Two Additional Players Deserving Mention:
Levi Randolph, Alabama - In two of the three games, Randolph showcased his strong shooting ability, and utilized his quickness and athleticism to attack the rim. Randolph possesses a very good handle with a change of pace dribble that throws defenders off guard. With that said, he is most effective out in the open court, where he is a willing distributor and can finish off plays. In the half court, he constantly probes the defense, looking for openings. Randolph moves well without the ball and understands spacing.
On the defensive end, Randolph sports a fundamentally sound defensive stance, but must work harder to anticipate and ultimately get around screens. His energy level could have been a bit better on both ends. He did not contest some passes made over the top of the defense.
Cady Lalanne, UMass - In the same vein as the aforementioned two shot blockers, Lalanne was effective challenging shots at the rim and measured out well with a 7'5 wingspan. He was aggressive and was able to absorb contact in the paint. Lalanne could emerge as a decent defensive prospect down the road if he continues to improve his awareness.

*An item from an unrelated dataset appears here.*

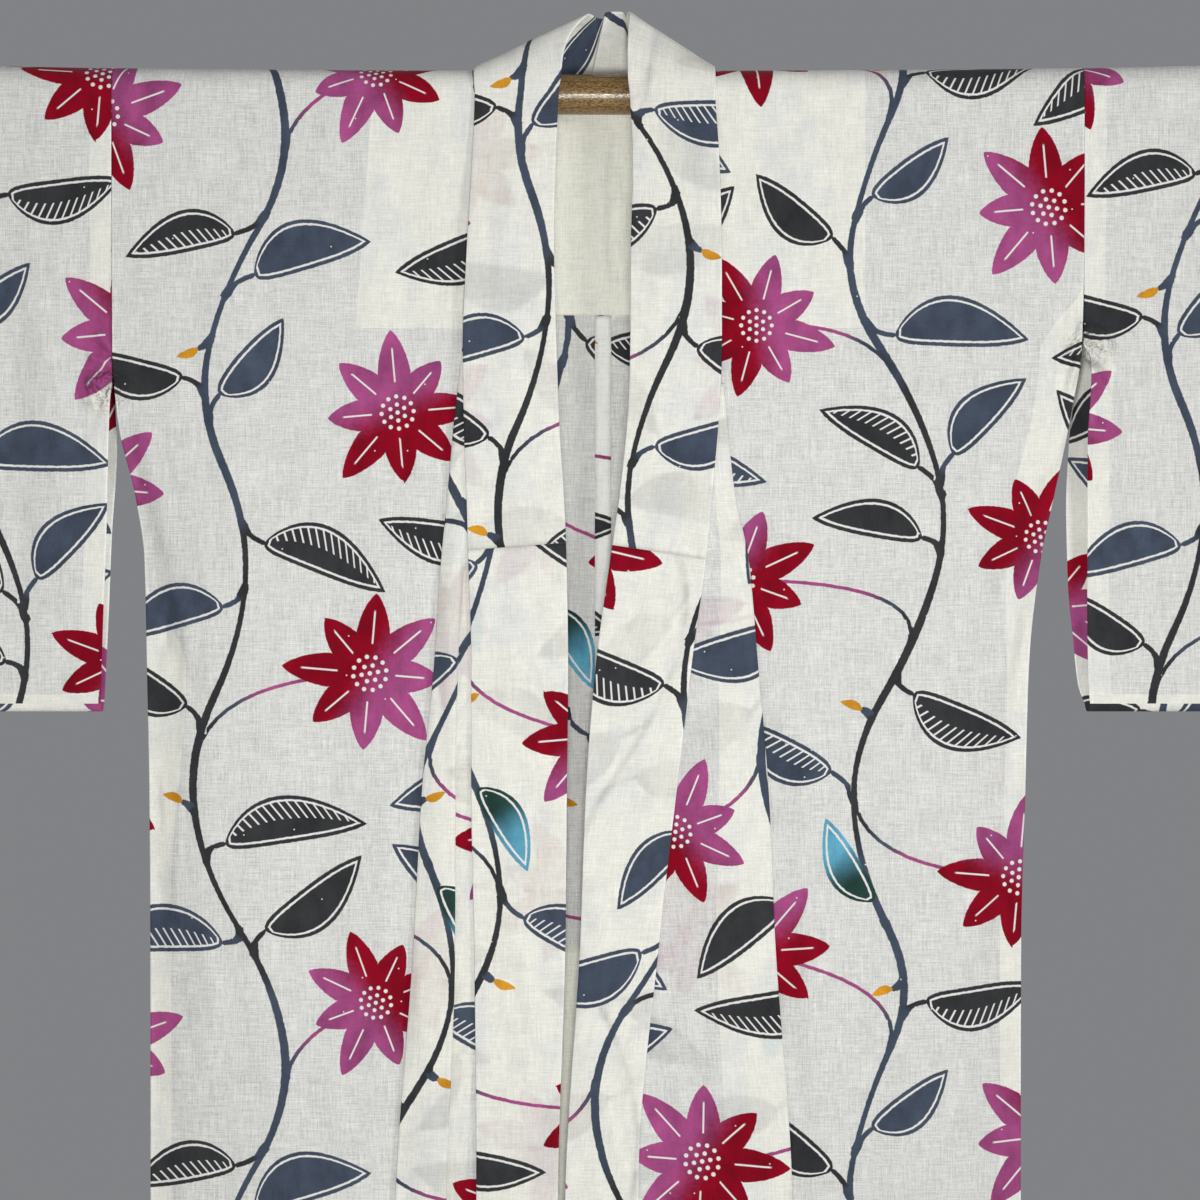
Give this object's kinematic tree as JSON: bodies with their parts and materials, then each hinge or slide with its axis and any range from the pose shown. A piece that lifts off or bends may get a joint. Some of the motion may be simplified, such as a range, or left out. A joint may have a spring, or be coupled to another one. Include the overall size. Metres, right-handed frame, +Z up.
{
  "type": "yukata robe on hanging rod",
  "caption": "Unlined cotton yukata robe with a printed flower and leaf design, hung flat through its sleeves on a round wooden rod.",
  "frame": {"origin": "middle of the rod's length, on the rod's axis, where whatever holds the rod carries it", "axes": "+Z up, -Y the robe's fronts, +X along the rod towards the wearer's left sleeve"},
  "size_m": [1.4, 0.0413, 1.6394],
  "materials": {
    "printed_cotton": "matt plain-weave cotton with slubs, dyed through with crimson, magenta, slate and charcoal",
    "plain_cotton": "matt undyed plain-weave cotton lining",
    "lacquered_wood": "clear lacquered light brown wood"
  },
  "bodies": {
    "root": {"body_left": "printed_cotton", "body_right": "printed_cotton", "collar_left": "printed_cotton", "collar_right": "printed_cotton", "okumi_left": "printed_cotton", "okumi_right": "printed_cotton", "over_collar": "printed_cotton", "rod": "lacquered_wood", "seam_allowance": "printed_cotton", "seat_lining": "plain_cotton", "shoulder_lining": "plain_cotton", "sleeve_left": "printed_cotton", "sleeve_right": "printed_cotton"}
  },
  "joints": []
}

On the offensive end, it becomes clear that Lalanne made significant strides during his time at UMass. Cady connected on half of his three pointers in this tournament, and was effective dialing in from the mid range as well. He was able to shoot over the top of defenders when facing up and also scored through contact when attacking the basket. Lalanne is an intriguing prospect with the tools to develop into an NBA role player.